Bundan yüz yıl önce ölümü göze alıp bu vatanı bize yurt yapan komutanlara dua etmemiz gerekirken adları bile anılmıyor. Bizlerde susuyoruz.
Sizlere iki tanede fıkra anlatayım. Günümüz ile bir ilgisi olup olmadığına siz karar verin.
Kurt ile Arkadaş.
Ormanda otlamakta olan boğa inek ve danaının yanlarına bir kurt gelir. Boğaya arkadaş olmayı teklif eder.
Boğa, seninle nasıl arkadaş olabiliriz, sen bizi yersin der.

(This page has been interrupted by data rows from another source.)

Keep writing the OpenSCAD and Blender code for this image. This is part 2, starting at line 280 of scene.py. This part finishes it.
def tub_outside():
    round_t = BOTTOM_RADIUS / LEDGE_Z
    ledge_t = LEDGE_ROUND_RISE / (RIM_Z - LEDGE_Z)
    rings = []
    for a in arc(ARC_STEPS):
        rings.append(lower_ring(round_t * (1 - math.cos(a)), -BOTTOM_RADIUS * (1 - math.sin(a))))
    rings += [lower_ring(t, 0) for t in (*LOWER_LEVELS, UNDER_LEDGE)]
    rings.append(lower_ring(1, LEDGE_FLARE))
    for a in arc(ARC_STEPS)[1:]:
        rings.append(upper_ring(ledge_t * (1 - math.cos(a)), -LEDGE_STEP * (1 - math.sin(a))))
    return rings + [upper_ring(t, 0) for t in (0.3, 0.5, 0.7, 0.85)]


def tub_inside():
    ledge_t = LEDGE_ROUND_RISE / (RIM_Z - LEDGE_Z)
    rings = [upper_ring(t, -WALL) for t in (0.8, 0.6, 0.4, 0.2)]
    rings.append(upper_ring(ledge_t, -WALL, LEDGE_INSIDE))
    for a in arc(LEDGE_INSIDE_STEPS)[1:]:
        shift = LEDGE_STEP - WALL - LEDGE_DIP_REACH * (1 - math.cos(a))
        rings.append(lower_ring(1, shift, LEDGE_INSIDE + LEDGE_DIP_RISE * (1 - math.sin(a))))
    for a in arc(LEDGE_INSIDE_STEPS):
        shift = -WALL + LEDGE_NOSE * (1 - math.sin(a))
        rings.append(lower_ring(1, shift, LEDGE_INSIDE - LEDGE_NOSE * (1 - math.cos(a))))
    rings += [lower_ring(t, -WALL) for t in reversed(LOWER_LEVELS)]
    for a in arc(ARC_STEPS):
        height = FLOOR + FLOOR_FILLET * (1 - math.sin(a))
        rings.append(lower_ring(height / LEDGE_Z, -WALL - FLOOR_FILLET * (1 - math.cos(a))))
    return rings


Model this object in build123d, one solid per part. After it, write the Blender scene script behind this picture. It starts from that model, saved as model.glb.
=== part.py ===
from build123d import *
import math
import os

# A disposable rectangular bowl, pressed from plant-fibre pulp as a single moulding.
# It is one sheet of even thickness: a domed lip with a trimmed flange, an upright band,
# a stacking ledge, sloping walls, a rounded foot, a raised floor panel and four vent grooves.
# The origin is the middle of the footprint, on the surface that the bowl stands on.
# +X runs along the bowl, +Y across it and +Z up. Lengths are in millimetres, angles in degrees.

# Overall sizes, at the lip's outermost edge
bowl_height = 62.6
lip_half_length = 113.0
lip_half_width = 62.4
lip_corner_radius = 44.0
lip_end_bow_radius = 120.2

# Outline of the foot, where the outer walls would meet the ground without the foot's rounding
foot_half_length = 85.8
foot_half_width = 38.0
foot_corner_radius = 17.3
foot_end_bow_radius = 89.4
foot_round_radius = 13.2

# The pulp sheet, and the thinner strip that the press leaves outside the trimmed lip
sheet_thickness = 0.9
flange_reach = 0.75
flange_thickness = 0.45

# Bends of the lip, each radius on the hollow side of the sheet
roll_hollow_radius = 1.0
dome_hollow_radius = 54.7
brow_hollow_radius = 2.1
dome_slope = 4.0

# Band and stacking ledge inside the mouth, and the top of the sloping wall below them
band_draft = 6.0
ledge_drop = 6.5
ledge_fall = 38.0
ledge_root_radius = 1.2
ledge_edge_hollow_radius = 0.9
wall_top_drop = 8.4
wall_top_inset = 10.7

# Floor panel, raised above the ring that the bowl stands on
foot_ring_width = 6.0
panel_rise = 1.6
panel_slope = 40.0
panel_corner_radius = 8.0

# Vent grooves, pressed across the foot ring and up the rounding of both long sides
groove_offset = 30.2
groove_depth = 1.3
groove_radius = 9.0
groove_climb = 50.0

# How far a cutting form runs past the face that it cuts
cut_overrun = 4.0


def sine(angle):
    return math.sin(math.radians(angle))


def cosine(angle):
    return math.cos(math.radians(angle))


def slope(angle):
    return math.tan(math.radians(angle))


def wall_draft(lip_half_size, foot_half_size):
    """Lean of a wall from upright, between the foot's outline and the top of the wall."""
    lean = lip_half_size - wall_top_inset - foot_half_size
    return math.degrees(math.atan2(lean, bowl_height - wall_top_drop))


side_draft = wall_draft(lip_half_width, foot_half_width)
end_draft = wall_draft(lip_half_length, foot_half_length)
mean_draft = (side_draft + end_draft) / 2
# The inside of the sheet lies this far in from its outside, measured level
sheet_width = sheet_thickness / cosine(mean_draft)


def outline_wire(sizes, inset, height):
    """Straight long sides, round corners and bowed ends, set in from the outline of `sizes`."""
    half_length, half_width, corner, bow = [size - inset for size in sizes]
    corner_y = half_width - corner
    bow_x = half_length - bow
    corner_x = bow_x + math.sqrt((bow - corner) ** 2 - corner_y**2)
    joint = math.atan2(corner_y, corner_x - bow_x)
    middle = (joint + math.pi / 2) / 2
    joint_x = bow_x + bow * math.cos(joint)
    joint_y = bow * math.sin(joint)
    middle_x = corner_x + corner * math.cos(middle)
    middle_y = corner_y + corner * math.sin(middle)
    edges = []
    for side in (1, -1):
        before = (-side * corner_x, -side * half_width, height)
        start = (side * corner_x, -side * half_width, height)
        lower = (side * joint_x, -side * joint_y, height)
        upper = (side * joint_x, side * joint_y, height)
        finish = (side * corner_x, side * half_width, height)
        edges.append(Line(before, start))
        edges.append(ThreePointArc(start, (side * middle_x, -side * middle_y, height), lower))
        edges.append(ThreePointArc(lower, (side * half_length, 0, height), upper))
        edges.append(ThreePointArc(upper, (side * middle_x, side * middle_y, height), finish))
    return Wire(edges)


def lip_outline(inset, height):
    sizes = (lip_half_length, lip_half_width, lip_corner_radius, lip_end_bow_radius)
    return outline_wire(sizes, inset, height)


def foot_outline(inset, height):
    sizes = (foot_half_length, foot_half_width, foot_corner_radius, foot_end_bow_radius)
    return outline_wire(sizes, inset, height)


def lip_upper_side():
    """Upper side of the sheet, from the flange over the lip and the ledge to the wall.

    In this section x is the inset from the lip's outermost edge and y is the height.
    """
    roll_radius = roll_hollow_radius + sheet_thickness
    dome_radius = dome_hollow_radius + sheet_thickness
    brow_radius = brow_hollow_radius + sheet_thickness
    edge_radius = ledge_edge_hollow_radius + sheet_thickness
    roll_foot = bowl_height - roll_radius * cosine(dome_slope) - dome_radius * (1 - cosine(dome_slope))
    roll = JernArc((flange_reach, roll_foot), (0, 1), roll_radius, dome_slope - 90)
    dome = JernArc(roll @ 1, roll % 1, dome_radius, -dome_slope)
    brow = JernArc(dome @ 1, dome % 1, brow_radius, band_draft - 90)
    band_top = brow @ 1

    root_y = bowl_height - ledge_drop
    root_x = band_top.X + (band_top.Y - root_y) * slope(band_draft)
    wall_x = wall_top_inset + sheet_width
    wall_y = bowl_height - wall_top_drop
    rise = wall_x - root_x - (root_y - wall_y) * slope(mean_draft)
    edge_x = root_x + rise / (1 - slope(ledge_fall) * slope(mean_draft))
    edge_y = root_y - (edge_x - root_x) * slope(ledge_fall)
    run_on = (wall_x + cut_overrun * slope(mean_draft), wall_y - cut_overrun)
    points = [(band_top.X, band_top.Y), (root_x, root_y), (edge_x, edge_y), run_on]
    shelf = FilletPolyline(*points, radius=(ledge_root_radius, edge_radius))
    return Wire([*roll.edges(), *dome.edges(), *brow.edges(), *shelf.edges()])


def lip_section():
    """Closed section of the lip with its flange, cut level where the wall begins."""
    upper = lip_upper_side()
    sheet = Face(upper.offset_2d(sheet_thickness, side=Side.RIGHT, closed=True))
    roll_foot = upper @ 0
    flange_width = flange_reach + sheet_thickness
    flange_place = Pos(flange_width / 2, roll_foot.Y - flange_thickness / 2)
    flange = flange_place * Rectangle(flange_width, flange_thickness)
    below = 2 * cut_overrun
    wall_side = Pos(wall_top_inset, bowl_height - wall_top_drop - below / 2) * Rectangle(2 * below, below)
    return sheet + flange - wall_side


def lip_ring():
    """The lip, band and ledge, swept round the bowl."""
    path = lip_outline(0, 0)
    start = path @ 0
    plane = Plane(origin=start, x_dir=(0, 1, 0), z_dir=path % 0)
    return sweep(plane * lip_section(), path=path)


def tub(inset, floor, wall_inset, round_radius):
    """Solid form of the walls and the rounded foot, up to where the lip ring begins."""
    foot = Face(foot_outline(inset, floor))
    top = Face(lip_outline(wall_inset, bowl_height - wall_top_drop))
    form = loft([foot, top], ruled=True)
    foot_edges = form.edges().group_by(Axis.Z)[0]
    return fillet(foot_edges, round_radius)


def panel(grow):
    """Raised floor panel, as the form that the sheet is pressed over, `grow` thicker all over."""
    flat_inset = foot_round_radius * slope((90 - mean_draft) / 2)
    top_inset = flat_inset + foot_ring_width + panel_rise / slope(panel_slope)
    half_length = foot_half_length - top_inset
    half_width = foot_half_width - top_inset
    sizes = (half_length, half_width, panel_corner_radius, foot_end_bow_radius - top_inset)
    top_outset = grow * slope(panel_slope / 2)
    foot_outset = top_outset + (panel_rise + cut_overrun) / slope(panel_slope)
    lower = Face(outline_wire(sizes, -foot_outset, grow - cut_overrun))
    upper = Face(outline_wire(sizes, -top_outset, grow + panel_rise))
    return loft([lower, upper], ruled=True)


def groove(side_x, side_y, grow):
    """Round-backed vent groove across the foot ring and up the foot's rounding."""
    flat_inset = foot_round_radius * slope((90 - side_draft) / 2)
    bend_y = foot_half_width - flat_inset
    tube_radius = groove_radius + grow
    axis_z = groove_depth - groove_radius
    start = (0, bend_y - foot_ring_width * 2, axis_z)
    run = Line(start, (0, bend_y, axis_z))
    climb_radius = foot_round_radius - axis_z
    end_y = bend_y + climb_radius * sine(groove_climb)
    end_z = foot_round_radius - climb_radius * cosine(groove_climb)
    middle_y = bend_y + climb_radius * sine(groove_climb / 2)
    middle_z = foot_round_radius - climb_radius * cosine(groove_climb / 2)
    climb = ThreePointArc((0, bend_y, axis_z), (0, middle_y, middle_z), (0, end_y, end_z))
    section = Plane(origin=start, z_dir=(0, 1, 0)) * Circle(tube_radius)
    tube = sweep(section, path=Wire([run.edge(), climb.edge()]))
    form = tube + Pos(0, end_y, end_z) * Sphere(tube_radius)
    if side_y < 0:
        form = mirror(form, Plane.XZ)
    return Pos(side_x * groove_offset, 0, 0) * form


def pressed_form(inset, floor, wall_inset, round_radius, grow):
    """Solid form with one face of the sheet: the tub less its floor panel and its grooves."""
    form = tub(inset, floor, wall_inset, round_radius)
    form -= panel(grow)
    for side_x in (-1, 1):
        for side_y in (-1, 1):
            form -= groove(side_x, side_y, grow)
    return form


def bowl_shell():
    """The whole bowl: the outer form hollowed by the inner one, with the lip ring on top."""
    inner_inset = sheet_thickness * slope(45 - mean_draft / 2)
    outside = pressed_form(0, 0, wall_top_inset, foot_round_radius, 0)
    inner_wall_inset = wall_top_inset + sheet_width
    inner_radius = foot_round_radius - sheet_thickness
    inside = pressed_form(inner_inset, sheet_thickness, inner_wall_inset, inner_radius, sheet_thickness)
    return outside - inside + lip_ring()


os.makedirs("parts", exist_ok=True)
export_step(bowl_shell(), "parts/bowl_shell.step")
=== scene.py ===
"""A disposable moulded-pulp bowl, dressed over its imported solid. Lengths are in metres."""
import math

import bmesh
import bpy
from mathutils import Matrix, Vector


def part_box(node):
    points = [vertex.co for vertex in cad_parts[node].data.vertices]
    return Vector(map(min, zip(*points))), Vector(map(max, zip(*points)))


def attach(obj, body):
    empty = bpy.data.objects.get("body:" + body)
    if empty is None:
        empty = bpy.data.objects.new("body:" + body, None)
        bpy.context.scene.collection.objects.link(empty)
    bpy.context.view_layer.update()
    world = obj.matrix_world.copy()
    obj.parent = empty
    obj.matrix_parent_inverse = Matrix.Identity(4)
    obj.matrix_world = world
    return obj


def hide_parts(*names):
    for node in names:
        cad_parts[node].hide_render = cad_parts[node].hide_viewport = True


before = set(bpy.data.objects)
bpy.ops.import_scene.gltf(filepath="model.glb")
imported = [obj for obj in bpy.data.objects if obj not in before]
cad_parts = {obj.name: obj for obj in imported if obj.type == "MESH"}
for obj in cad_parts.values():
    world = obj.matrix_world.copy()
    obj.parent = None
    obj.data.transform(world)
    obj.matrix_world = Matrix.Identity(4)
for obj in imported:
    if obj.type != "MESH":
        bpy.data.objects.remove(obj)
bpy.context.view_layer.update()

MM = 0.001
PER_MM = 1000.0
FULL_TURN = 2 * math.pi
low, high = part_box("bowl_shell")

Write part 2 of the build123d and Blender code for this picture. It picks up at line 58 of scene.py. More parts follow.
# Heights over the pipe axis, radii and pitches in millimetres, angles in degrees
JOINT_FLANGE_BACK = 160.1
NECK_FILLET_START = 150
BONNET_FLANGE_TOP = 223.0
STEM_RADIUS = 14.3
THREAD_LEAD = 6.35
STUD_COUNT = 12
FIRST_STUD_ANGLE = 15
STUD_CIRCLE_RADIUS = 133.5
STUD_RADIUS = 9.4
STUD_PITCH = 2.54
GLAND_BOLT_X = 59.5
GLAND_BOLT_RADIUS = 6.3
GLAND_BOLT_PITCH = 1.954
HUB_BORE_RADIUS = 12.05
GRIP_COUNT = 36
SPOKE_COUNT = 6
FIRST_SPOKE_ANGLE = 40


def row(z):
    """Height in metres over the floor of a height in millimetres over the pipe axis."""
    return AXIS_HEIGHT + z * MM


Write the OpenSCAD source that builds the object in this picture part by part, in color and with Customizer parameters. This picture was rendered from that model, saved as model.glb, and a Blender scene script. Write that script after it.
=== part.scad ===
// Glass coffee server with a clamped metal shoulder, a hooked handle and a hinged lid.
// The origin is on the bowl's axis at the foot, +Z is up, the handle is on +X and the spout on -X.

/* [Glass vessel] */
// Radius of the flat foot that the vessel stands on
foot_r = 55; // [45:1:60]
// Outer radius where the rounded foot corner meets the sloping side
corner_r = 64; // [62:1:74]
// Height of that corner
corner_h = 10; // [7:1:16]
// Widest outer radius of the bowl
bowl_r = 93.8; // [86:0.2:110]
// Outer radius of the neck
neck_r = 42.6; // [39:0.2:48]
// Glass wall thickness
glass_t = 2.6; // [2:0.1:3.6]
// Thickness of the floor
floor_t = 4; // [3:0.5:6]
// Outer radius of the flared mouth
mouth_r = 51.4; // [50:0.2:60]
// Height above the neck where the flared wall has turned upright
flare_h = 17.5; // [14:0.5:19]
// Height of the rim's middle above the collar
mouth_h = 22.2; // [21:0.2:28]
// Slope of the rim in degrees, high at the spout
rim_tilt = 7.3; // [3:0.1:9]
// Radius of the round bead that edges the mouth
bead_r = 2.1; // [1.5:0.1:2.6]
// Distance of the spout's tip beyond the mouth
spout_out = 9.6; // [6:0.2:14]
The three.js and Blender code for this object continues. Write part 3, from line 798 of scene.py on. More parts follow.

Kurt, olurmu öyle şey arkadaş arkadaşı yer mı der ve arkadaş olurlar.
Bir süre sonra kurt boğaya gider ben açlıktan öleceğim. Arkadaşının ölmesini istemesin her halde danayı ver de yiyeyim der. Boğa kabul eder. Bir süre sonra ineği aynı şekilde ister ve yer. Sıra boğaya gelir. Boğa ben bu hatayı danayı sana verdiğim zaman yaptım der ama iş işten geçmiştir.
Üç Sarhoş
Üç sarhoş bir ticari taksiyi durdur ve taksiye binerler. Şoför nereye gideceklerini sorar ve aldığı cevaplardan sonra taksiyi olduğu yerde bir müddet çalıştırır. Geldik beyler der.
İlk inen çıkarır istenilen parayı verir. Ikinci inen teşekkür eder. Üçüncü yolcu şoförün enseye bir tokat patlatır. Şoför eyvah bu anladı herhalde der içinden ama yinede sorar.
Ne yaptık abi niye vuruyorsun der demez. Aldığı cevap. Niye bu kadar hızlı gidiyorsun. Neredeyse bizi öldürecektin olur. Bir çok konuda yerinde saydığımız, hatta yıllar öncesine geri gittiğimiz halde çok iyi yerlerde zannediyoruz. Hatta sarhoş yolcular gibi alkışlıyoruz. Ne zaman uyanacağız acaba? Ne zaman ölümü göze alıp bu vatanı kuran komutanlarımız gibi olacağız.
Hangi konuda çok iyi durumdayız? Bence ödediğimiz vergilerin karşılığını alamıyoruz bir vatandaş olarak. Dün yapılan, çok iyi olduğu söylenen bir hastaneyi bugün sel bastı. En küçük bir afette bile iban numarası verip yardım isteniyor.
En ufak bir eleştiride ise bayrak inmez, ezan dinmez diyerek kandırıyorlar. Çok geriye gitmeye gerek yok. Daha dün darbe yapmaya kalkışan, darbecilerin başı gerçek dindar olsaydı Amerika'ya değil islami bir ülkeye giderdi.
Hala uyanamadık. Atatürk ve arkadaşlarının bu vatanı kurtarıp Cumhuriyeti kurmasıyla hesaplarımız yarım yüz yıl ertelendi diyenlerle dost olmaya çalışıyoruz. Atalarımız, ayı derisindden post, eski düşmandan dost olmaz derlerdi. Her şey anlaşıldığında iş işten geçmiş olmasın.